AAS 2017 Toronto: Books and Scholars in Asian Studies to Watch

AAS 2017 Cambria Press Authors

Check out the new books by these Asianists at the Cambria Press booth 109 at the Association for Asian Studies, Inc. (AAS) #AAS2017 conference in Toronto.

Top (left to right): Wilt Idema (Harvard University), Victor Mair (University of Pennsylvania), Wendy Larson (University of Oregon), Mark Bender (The Ohio State University), and Charlotte Furth (University of Southern California).

Bottom (left to right): Zhansui Yu (Nazareth College), Christopher Lupke (University of Alberta), Takayoshi Yamamura (Hokkaido University), I-Hsien Wu (City College of New York), and Philip Seaton (Hokkaido University).

Professor Victor Mair (University of Pennsylvania) will make a special appearance at the Cambria Press booth (109) on Friday (March 17) at 11 a.m. to discuss the Cambria Sinophone World Series and his latest book Buddhist Transformations and Interactions. In addition, six other new books are being launched just in time for the AAS conference. These are:

  • Zhang Yimou by Wendy Larson (University of Oregon)

    “Larson’s book is important for any reader interested in how the political sphere and visual culture redefine each other.” —Yomi Braester, University of Washington; and Coeditor, Journal of Chinese Cinemas

  • The Borderlands of Asia by Mark Bender (The Ohio State University) 

    “When it comes to other books on the market, there is nothing close to this book in terms of quality or range of material.
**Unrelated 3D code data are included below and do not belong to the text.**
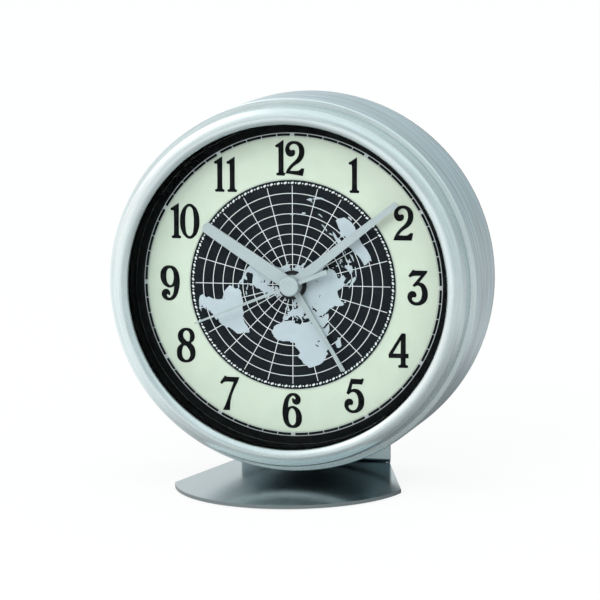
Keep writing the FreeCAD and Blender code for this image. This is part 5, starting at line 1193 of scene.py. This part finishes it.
class CLOCK_OT_movement(bpy.types.Operator):
    """Finishes the movement, the battery and what else is inside"""

    bl_idname = "clock.finish_movement"
    bl_label = "Movement and battery"

    def execute(self, context):
        dress_each(INNER_FINISHES)
        # Enamelled copper wire, wound: reddish, with the turns' lines 0.12 mm apart
        wire = brushed_straight("copper_wire_wound", linear("#B5653A"), 0.35, 0.12, 3, 0.02)
        dress(wire, "coil_winding")
        return {"FINISHED"}


class CLOCK_OT_stage(bpy.types.Operator):
    """Sets the floor, the soft light and the camera"""

    bl_idname = "clock.set_stage"
    bl_label = "Stage"

    def execute(self, context):
        context.scene.view_settings.view_transform = "Standard"
        lay_floor()
        light_room(context.scene)
        hang_lamps(context.scene)
        place_camera(context.scene)
        return {"FINISHED"}


OPERATORS = (CLOCK_OT_case, CLOCK_OT_stand, CLOCK_OT_dial, CLOCK_OT_numerals, CLOCK_OT_map,
             CLOCK_OT_front, CLOCK_OT_back, CLOCK_OT_movement, CLOCK_OT_stage)


class CLOCK_PT_panel(bpy.types.Panel):
    """Lists the clock's pieces, sizes and colours in the sidebar"""

    bl_idname = "CLOCK_PT_panel"
    bl_label = "World time clock"
    bl_space_type = "VIEW_3D"
    bl_region_type = "UI"
    bl_category = "Clock"

    def draw(self, context):
        for operator in OPERATORS:
            self.layout.operator(operator.bl_idname)
        for group in (context.scene.clock_sizes, context.scene.clock_colours):
            box = self.layout.box()
            for name in group.__annotations__:
                box.prop(group, name)


CLASSES = (ClockSizes, ClockColours, *OPERATORS, CLOCK_PT_panel)


def register():
    for item in CLASSES:
        bpy.utils.register_class(item)
    bpy.types.Scene.clock_sizes = PointerProperty(type=ClockSizes)
    bpy.types.Scene.clock_colours = PointerProperty(type=ClockColours)


def unregister():
    del bpy.types.Scene.clock_colours
    del bpy.types.Scene.clock_sizes
    for item in reversed(CLASSES):
        bpy.utils.unregister_class(item)


def main():
    register()
    bpy.ops.clock.build_case()
    bpy.ops.clock.build_stand()
    bpy.ops.clock.print_dial()
    bpy.ops.clock.print_numerals()
    bpy.ops.clock.print_map()
    bpy.ops.clock.finish_front()
    bpy.ops.clock.finish_back()
    bpy.ops.clock.finish_movement()
    bpy.ops.clock.set_stage()


if __name__ == "__main__":
    main()
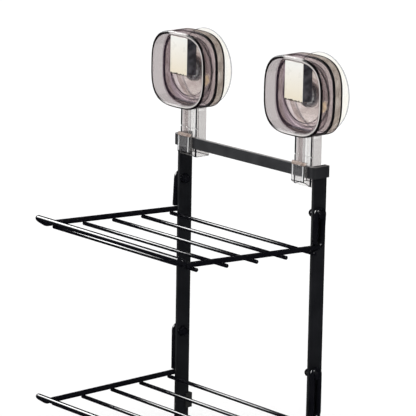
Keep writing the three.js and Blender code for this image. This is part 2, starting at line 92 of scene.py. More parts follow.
# ---------------------------------------------------------------- camera
AZIMUTH = math.radians(48.5)
ELEVATION = math.radians(13.32)
ROLL = math.radians(1.0)
DISTANCE = 2492.68
SIDE_SHIFT = 31.96
DROP_SHIFT = -51.21
FIT_ORIGIN = Vector((0, -18.3 - STANDOFF, -60.7))
FOCAL = 2849.03 / 416 * 36


def make_camera():
    forward = Vector(
        (
            -math.sin(AZIMUTH) * math.cos(ELEVATION),
            math.cos(AZIMUTH) * math.cos(ELEVATION),
            -math.sin(ELEVATION),
        )
    )
    level = Vector((math.cos(AZIMUTH), math.sin(AZIMUTH), 0))
    above = level.cross(forward)
    right = math.cos(ROLL) * level + math.sin(ROLL) * above
    up = -math.sin(ROLL) * level + math.cos(ROLL) * above
    where = FIT_ORIGIN - (SIDE_SHIFT * right - DROP_SHIFT * up + DISTANCE * forward)
    data = bpy.data.cameras.new("camera")
    data.lens = FOCAL
    data.sensor_width = 36
    data.clip_end = 100
    camera = bpy.data.objects.new("camera", data)
    camera.matrix_world = Matrix(
        (
            (right.x, up.x, -forward.x, where.x * MM),
            (right.y, up.y, -forward.y, where.y * MM),
            (right.z, up.z, -forward.z, where.z * MM),
            (0, 0, 0, 1),
        )
    )
    bpy.context.scene.collection.objects.link(camera)
    bpy.context.scene.camera = camera


make_camera()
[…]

This is a unique and valuable addition to the field of literature and Asian studies.”—Jonathan Stalling, University of Oklahoma; and Editor, Chinese Literature Today

  • Eroticism and Other Literary Conventions in Chinese Literature by I-Hsien Wu (CUNY) 

    “I-Hsien Wu has done brilliant work in teasing out the intertextual threads of The Story of the Stone. In a very astute manner, she examines sources drawn from performing arts and erotic fiction, identifies ideological and affective contestations, and ponders the consequences of the novel as a text in flux.” —David Der-wei Wang, Harvard University

  • Chinese Avant-garde Fiction by Zhansui Yu (Nazareth College) 

    “This thoughtful book offers fresh insights into avant-garde fiction in the early decades of China’s reform. Engaging Chinese and Western traditions, Yu Zhansui argues forcefully that the Chinese avant-garde carries on the probe into the darkness of history in a quest for transcendent truths about human conditions.” —Ban Wang, Stanford University

  • Opening to China by Charlotte Furth (Univerity of Southern California) 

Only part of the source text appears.